You've been told that $\angle{ACD}=90^\circ-\angle{CAD}$. It is left to note that $\angle{AXC}=90^\circ-\angle{CAD}$ because $AC\perp CX$.
 
  • #7
mathlearn said:
Hmm. True but the problem states To give reasons why $\angle AXC = \angle ACB$, not $\angle{ACD}$

My apologies, (Smile)

greg1313 said:
$$\angle{ACD}=90^\circ-\angle{CAD}$$

$$\angle{AXC}=\,?$$

Evgeny.Makarov said:
You've been told that $\angle{ACD}=90^\circ-\angle{CAD}$. It is left to note that $\angle{AXC}=90^\circ-\angle{CAD}$ because $AC\perp CX$.

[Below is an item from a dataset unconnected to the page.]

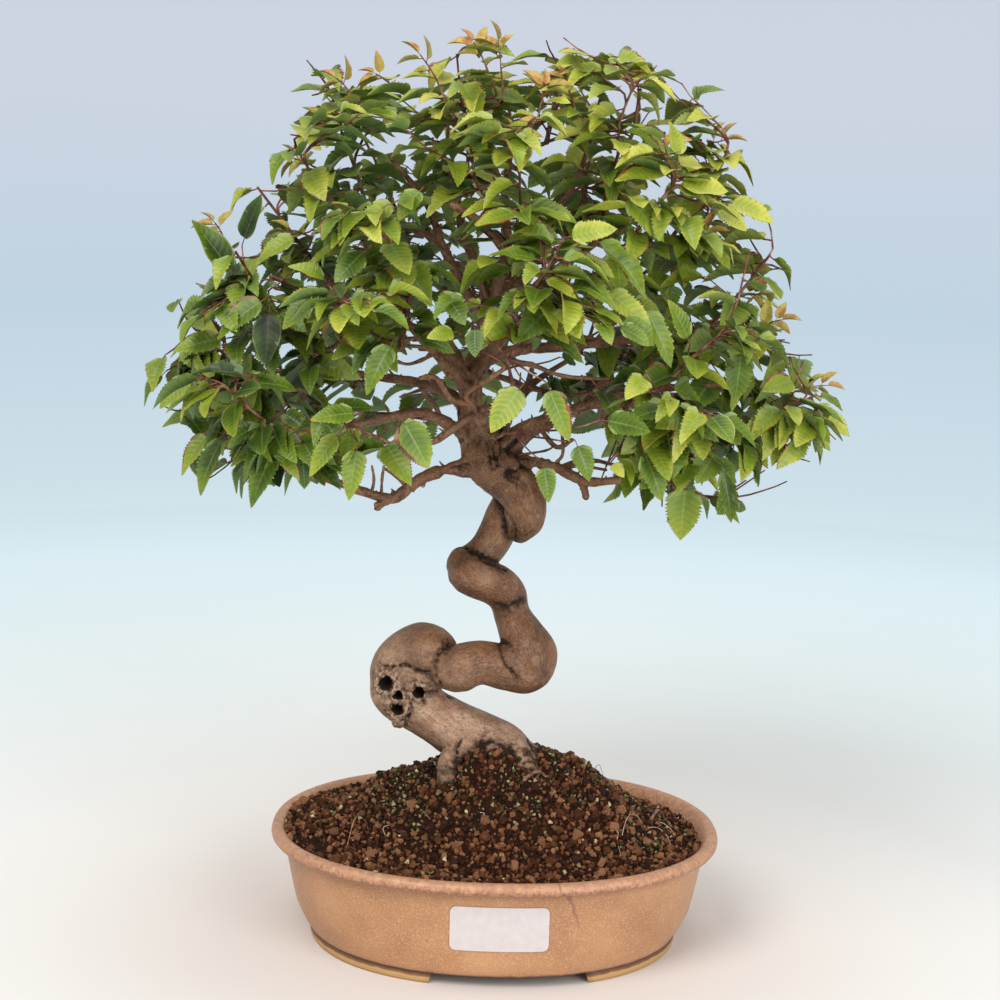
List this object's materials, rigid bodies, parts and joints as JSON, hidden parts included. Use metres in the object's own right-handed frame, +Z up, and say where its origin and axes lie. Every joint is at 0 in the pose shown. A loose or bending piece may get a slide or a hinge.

Oh! consider the two \(\displaystyle \triangle\) ADC & \(\displaystyle \triangle\) AXC

So that,
Evgeny.Makarov said:
You've been told that $\angle{ACD}=90^\circ-\angle{CAD}$. It is left to note that $\angle{AXC}=90^\circ-\angle{CAD}$ because $AC\perp CX$.

View attachment 5918

Am I correct ? :) What theorem was used to gain this approach?

Many Thanks :)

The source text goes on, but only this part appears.